Summary: In this text we see the story of how the Israelites faced the armies of five kingdoms in their efforts to defend the Gibeonites. We can learn from this text to trust in a God who would stop the rotation of the world if He needed to.
The Longest Day
The Sun Stands Still
1 Now it came to pass when Adoni-Zedek king of Jerusalem heard how Joshua had taken Ai and had utterly destroyed it--as he had done to Jericho and its king, so he had done to Ai and its king--and how the inhabitants of Gibeon had made peace with Israel and were among them, 2that they feared greatly, because Gibeon was a great city, like one of the royal cities, and because it was greater than Ai, and all its men were mighty.
3Therefore Adoni-Zedek king of Jerusalem sent to Hoham king of Hebron, Piram king of Jarmuth, Japhia king of Lachish, and Debir king of Eglon, saying, 4"Come up to me and help me, that we may attack Gibeon, for it has made peace with Joshua and with the children of Israel." 5Therefore the five kings of the Amorites, the king of Jerusalem, the king of Hebron, the king of Jarmuth, the king of Lachish, and the king of Eglon, gathered together and went up, they and all their armies, and camped before Gibeon and made war against it.
6And the men of Gibeon sent to Joshua at the camp at Gilgal, saying, "Do not forsake your servants; come up to us quickly, save us and help us, for all the kings of the Amorites who dwell in the mountains have gathered together against us."

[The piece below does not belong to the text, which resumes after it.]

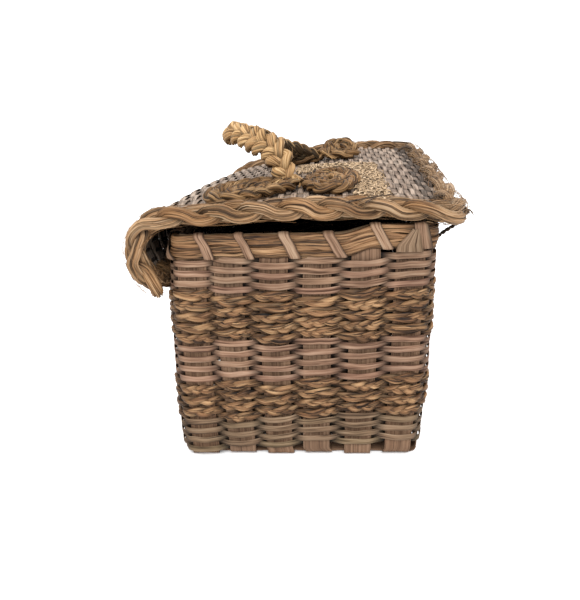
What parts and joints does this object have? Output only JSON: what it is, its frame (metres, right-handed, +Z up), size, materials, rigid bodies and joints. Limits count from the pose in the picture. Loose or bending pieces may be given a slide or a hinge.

7So Joshua ascended from Gilgal, he and all the people of war with him, and all the mighty men of valor. 8And the LORD said to Joshua, "Do not fear them, for I have delivered them into your hand; not a man of them shall stand before you." 9Joshua therefore came upon them suddenly, having marched all night from Gilgal.
10So the LORD routed them before Israel, killed them with a great slaughter at Gibeon, chased them along the road that goes to Beth Horon, and struck them down as far as Azekah and Makkedah. 11And it happened, as they fled before Israel and were on the descent of Beth Horon, that the LORD cast down large hailstones from heaven on them as far as Azekah, and they died. There were more who died from the hailstones than the children of Israel killed with the sword.
12Then Joshua spoke to the LORD in the day when the LORD delivered up the Amorites before the children of Israel, and he said in the sight of Israel:
"Sun, stand still over Gibeon;
And Moon, in the Valley of Aijalon."
13So the sun stood still,
And the moon stopped,
Till the people had revenge
Upon their enemies.
Is this not written in the Book of Jasher? So the sun stood still in the midst of heaven, and did not hasten to go down for about a whole day. 14And there has been no day like that, before it or after it, that the LORD heeded the voice of a man; for the LORD fought for Israel.
15Then Joshua returned, and all Israel with him, to the camp at Gilgal.
(New King James Version)
There are four lessons we can gather from this text:
1. Expect opposition when you serve the Lord
2. Honor your obligations
3. Do not fear adversity
4. God will triumph in the end
1. Expect Opposition When You Serve the Lord (Joshua 10:1-6)
First thing we see in this text is that Israel faced opposition
The nation of Israel was advancing into the Promised Land. They had just made a treaty with a powerful Canaanite city state—Gibeon. Though Israel had been tricked by the Gibeonites, this alliance unsettled five of the neighboring city states. With Israel beginning to take the Promised Land, these states recognized the need to try to take out Gibeon. What happened to the Israelites often happens to us as believers. Whenever we begin to make advances for the Kingdom of God we are often opposed by the enemy. Many believers have experienced such opposition in their lives.
Illustration: John Wesley was certainly no stranger to opposition. The Wesley brothers and George Whitefield pioneered open air preaching in England in 18th century England. If people were not going to come to the churches, they were going to bring the church to them. Though their efforts ignited a great revival throughout England, in the beginning they were not often received well.
On many occasions, they were attacked by drunken mobs with clubs, bricks, stones, stink bombs, rotten eggs, and other projectiles. Sometimes a mob would even drive a bull into the midst of an open air meeting. Opposing crowds would also seek to drown out the preaching with bells, horns, drums and pans.
Sometimes their fury was aimed at Methodist followers. Sometimes their houses would be burned or destroyed. Furniture and other possessions of Methodist followers would sometimes be stolen. In addition to being attacked by opposing mobs, John Wesley was verbally attacked by many in the Anglican Church. Even the name “Methodists” started out as a derogatory label given by opponents.